[START OF Data lines]
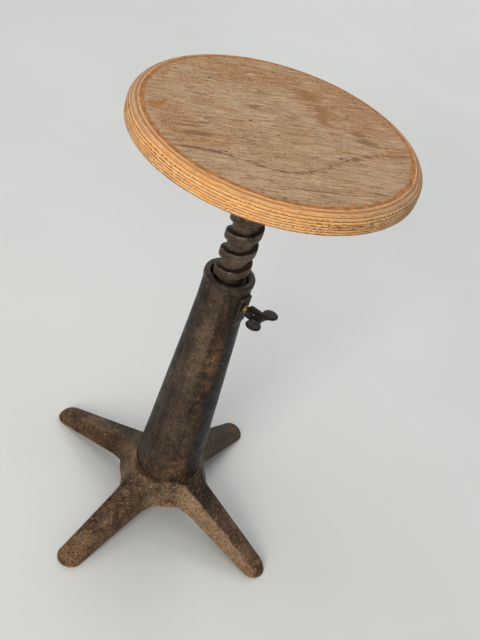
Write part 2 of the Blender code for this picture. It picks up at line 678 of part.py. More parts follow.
def make_wing_head(iron):
    start = WING_HUB_START
    end = start + WING_HUB_LENGTH
    profile = [(0.0, end + 0.0006), (WING_HUB_RADIUS * 0.6, end + 0.0004)]
    profile += [(WING_HUB_RADIUS - 0.0010, end - 0.0006), (WING_HUB_RADIUS, end - 0.0020)]
    profile += [(WING_HUB_RADIUS, start + 0.0008), (WING_HUB_RADIUS - 0.0008, start)]
    profile += [(0.0, start)]
    head = turned("wing_head", profile, iron, SMALL, towards(0.0, CLAMP_HEIGHT))
    join(head, wing_plate("far_wing", 1.0))
    join(head, wing_plate("near_wing", -1.0))
    drill(head, "stud_socket", CLAMP_STUD_RADIUS + GAP, 0.030, end - 0.0080,
          towards(0.0, CLAMP_HEIGHT))
    drill(head, "head_pin_hole", WING_PIN_RADIUS + GAP, -0.012, 0.012, wing_pin_frame(), 12)
    return head


def make_wing_pin(steel):
    half = WING_HUB_RADIUS - 0.0002
    profile = rod_profile(WING_PIN_RADIUS, -half, half)
    return turned("wing_pin", profile, steel, 12, wing_pin_frame())


def build():
    clear_scene()
    iron = material("base_iron", (0.085, 0.060, 0.045), 0.62, 0.55)
    column_iron = material("column_iron", (0.070, 0.050, 0.038), 0.48, 0.60)
    bush_iron = material("bush_iron", (0.065, 0.045, 0.035), 0.50, 0.60)
    screw_steel = material("screw_steel", (0.080, 0.060, 0.045), 0.45, 0.75)
    plain_steel = material("plain_steel", (0.16, 0.14, 0.12), 0.42, 0.90)
    brass = material("brass", (0.45, 0.30, 0.12), 0.40, 0.95)
    wing_iron = material("wing_iron", (0.060, 0.045, 0.035), 0.55, 0.55)
    plywood = material("plywood", (0.48, 0.34, 0.22), 0.55, 0.0)
    make_base(iron)
    make_column(column_iron)
    make_column_dowel(plain_steel)
    make_column_washer(plain_steel)
    make_column_nut(iron)
    make_thread_bush(bush_iron)
    make_set_screws(plain_steel)
    make_height_screw(screw_steel)
    make_stop_washer(plain_steel)
    make_stop_lock_washer(plain_steel)
    make_stop_screw(plain_steel)
    make_seat_flange(iron)
    make_flange_pin(plain_steel)
    make_seat_screws(plain_steel)
    make_seat_board(plywood)
    make_clamp_slug(brass)
    make_clamp_stud(brass)
    make_wing_head(wing_iron)
    make_wing_pin(plain_steel)


build()
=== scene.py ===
"""Adjustable swivel stool: fine surfaces, materials, light and camera over the shared frame."""

import math

import bmesh
import bpy
import numpy as np
from mathutils import Matrix, Vector


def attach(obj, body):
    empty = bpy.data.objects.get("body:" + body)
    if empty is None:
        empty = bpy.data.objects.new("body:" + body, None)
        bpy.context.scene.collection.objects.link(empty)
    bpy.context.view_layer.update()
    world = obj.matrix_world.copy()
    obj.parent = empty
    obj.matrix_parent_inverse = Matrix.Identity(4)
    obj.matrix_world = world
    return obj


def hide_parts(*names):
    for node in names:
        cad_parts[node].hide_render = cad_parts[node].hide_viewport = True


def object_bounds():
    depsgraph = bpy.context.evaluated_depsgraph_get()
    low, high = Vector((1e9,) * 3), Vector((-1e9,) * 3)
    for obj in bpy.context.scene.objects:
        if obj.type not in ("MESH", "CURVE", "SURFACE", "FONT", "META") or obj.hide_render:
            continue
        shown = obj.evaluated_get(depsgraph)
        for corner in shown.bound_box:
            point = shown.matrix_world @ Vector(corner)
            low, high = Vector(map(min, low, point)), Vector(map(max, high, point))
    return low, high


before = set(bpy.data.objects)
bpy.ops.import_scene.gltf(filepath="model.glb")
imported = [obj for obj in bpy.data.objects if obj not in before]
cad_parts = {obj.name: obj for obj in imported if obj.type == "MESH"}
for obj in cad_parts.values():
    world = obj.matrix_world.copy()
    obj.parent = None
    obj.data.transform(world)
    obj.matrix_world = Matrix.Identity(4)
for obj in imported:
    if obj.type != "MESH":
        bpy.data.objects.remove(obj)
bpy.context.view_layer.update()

# Driving dimensions, as in the CAD model, in metres
SEAT_RADIUS = 0.1645
SEAT_TOP = 0.6025
SEAT_THICKNESS = 0.0233
SEAT_FLAT_RADIUS = 0.1482
SEAT_EDGE_DROP = 0.0135
SEAT_LOWER_ROUND = 0.0015
SEAT_BOTTOM = SEAT_TOP - SEAT_THICKNESS
PLY = 0.00146                    # thickness of one ply
GLUE_DEPTH = 0.0048              # depth of the first strong glue line; the others are 2 plies apart
FACE_RIM = SEAT_FLAT_RADIUS + 0.0077

THREAD_PITCH = 0.0254
THREAD_CREST_RADIUS = 0.0215
THREAD_ROOT_RADIUS = 0.016
THREAD_CREST_WIDTH = 0.0112
THREAD_FLANK = 0.0015
THREAD_START_TURN = math.radians(27.0)
THREAD_FIRST_CREST = 0.2637      # height of the crest's middle where the thread starts
THREAD_TURNS = 11.0
SCREW_BOTTOM = 0.245
SCREW_NECK_TOP = 0.556
SPIGOT_RADIUS = 0.0125
SPIGOT_TOP = 0.5745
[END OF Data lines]
◆ **Task to complete**: Reproduce all of the data exactly as given.

◆ **Exercise answer**:
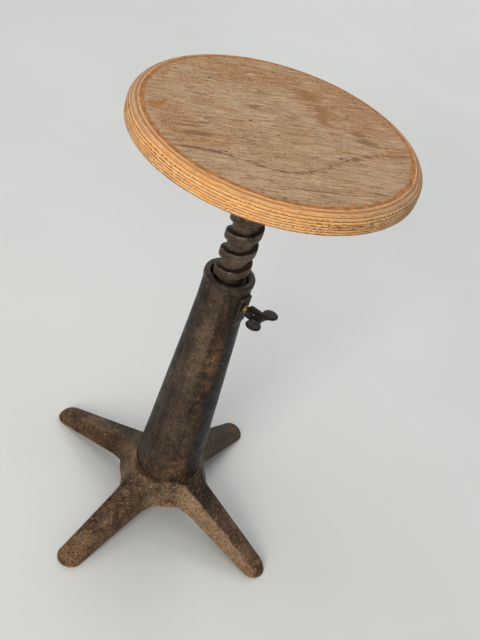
Write part 2 of the Blender code for this picture. It picks up at line 678 of part.py. More parts follow.
def make_wing_head(iron):
    start = WING_HUB_START
    end = start + WING_HUB_LENGTH
    profile = [(0.0, end + 0.0006), (WING_HUB_RADIUS * 0.6, end + 0.0004)]
    profile += [(WING_HUB_RADIUS - 0.0010, end - 0.0006), (WING_HUB_RADIUS, end - 0.0020)]
    profile += [(WING_HUB_RADIUS, start + 0.0008), (WING_HUB_RADIUS - 0.0008, start)]
    profile += [(0.0, start)]
    head = turned("wing_head", profile, iron, SMALL, towards(0.0, CLAMP_HEIGHT))
    join(head, wing_plate("far_wing", 1.0))
    join(head, wing_plate("near_wing", -1.0))
    drill(head, "stud_socket", CLAMP_STUD_RADIUS + GAP, 0.030, end - 0.0080,
          towards(0.0, CLAMP_HEIGHT))
    drill(head, "head_pin_hole", WING_PIN_RADIUS + GAP, -0.012, 0.012, wing_pin_frame(), 12)
    return head


def make_wing_pin(steel):
    half = WING_HUB_RADIUS - 0.0002
    profile = rod_profile(WING_PIN_RADIUS, -half, half)
    return turned("wing_pin", profile, steel, 12, wing_pin_frame())


def build():
    clear_scene()
    iron = material("base_iron", (0.085, 0.060, 0.045), 0.62, 0.55)
    column_iron = material("column_iron", (0.070, 0.050, 0.038), 0.48, 0.60)
    bush_iron = material("bush_iron", (0.065, 0.045, 0.035), 0.50, 0.60)
    screw_steel = material("screw_steel", (0.080, 0.060, 0.045), 0.45, 0.75)
    plain_steel = material("plain_steel", (0.16, 0.14, 0.12), 0.42, 0.90)
    brass = material("brass", (0.45, 0.30, 0.12), 0.40, 0.95)
    wing_iron = material("wing_iron", (0.060, 0.045, 0.035), 0.55, 0.55)
    plywood = material("plywood", (0.48, 0.34, 0.22), 0.55, 0.0)
    make_base(iron)
    make_column(column_iron)
    make_column_dowel(plain_steel)
    make_column_washer(plain_steel)
    make_column_nut(iron)
    make_thread_bush(bush_iron)
    make_set_screws(plain_steel)
    make_height_screw(screw_steel)
    make_stop_washer(plain_steel)
    make_stop_lock_washer(plain_steel)
    make_stop_screw(plain_steel)
    make_seat_flange(iron)
    make_flange_pin(plain_steel)
    make_seat_screws(plain_steel)
    make_seat_board(plywood)
    make_clamp_slug(brass)
    make_clamp_stud(brass)
    make_wing_head(wing_iron)
    make_wing_pin(plain_steel)


build()
=== scene.py ===
"""Adjustable swivel stool: fine surfaces, materials, light and camera over the shared frame."""

import math

import bmesh
import bpy
import numpy as np
from mathutils import Matrix, Vector


def attach(obj, body):
    empty = bpy.data.objects.get("body:" + body)
    if empty is None:
        empty = bpy.data.objects.new("body:" + body, None)
        bpy.context.scene.collection.objects.link(empty)
    bpy.context.view_layer.update()
    world = obj.matrix_world.copy()
    obj.parent = empty
    obj.matrix_parent_inverse = Matrix.Identity(4)
    obj.matrix_world = world
    return obj


def hide_parts(*names):
    for node in names:
        cad_parts[node].hide_render = cad_parts[node].hide_viewport = True


def object_bounds():
    depsgraph = bpy.context.evaluated_depsgraph_get()
    low, high = Vector((1e9,) * 3), Vector((-1e9,) * 3)
    for obj in bpy.context.scene.objects:
        if obj.type not in ("MESH", "CURVE", "SURFACE", "FONT", "META") or obj.hide_render:
            continue
        shown = obj.evaluated_get(depsgraph)
        for corner in shown.bound_box:
            point = shown.matrix_world @ Vector(corner)
            low, high = Vector(map(min, low, point)), Vector(map(max, high, point))
    return low, high


before = set(bpy.data.objects)
bpy.ops.import_scene.gltf(filepath="model.glb")
imported = [obj for obj in bpy.data.objects if obj not in before]
cad_parts = {obj.name: obj for obj in imported if obj.type == "MESH"}
for obj in cad_parts.values():
    world = obj.matrix_world.copy()
    obj.parent = None
    obj.data.transform(world)
    obj.matrix_world = Matrix.Identity(4)
for obj in imported:
    if obj.type != "MESH":
        bpy.data.objects.remove(obj)
bpy.context.view_layer.update()

# Driving dimensions, as in the CAD model, in metres
SEAT_RADIUS = 0.1645
SEAT_TOP = 0.6025
SEAT_THICKNESS = 0.0233
SEAT_FLAT_RADIUS = 0.1482
SEAT_EDGE_DROP = 0.0135
SEAT_LOWER_ROUND = 0.0015
SEAT_BOTTOM = SEAT_TOP - SEAT_THICKNESS
PLY = 0.00146                    # thickness of one ply
GLUE_DEPTH = 0.0048              # depth of the first strong glue line; the others are 2 plies apart
FACE_RIM = SEAT_FLAT_RADIUS + 0.0077

THREAD_PITCH = 0.0254
THREAD_CREST_RADIUS = 0.0215
THREAD_ROOT_RADIUS = 0.016
THREAD_CREST_WIDTH = 0.0112
THREAD_FLANK = 0.0015
THREAD_START_TURN = math.radians(27.0)
THREAD_FIRST_CREST = 0.2637      # height of the crest's middle where the thread starts
THREAD_TURNS = 11.0
SCREW_BOTTOM = 0.245
SCREW_NECK_TOP = 0.556
SPIGOT_RADIUS = 0.0125
SPIGOT_TOP = 0.5745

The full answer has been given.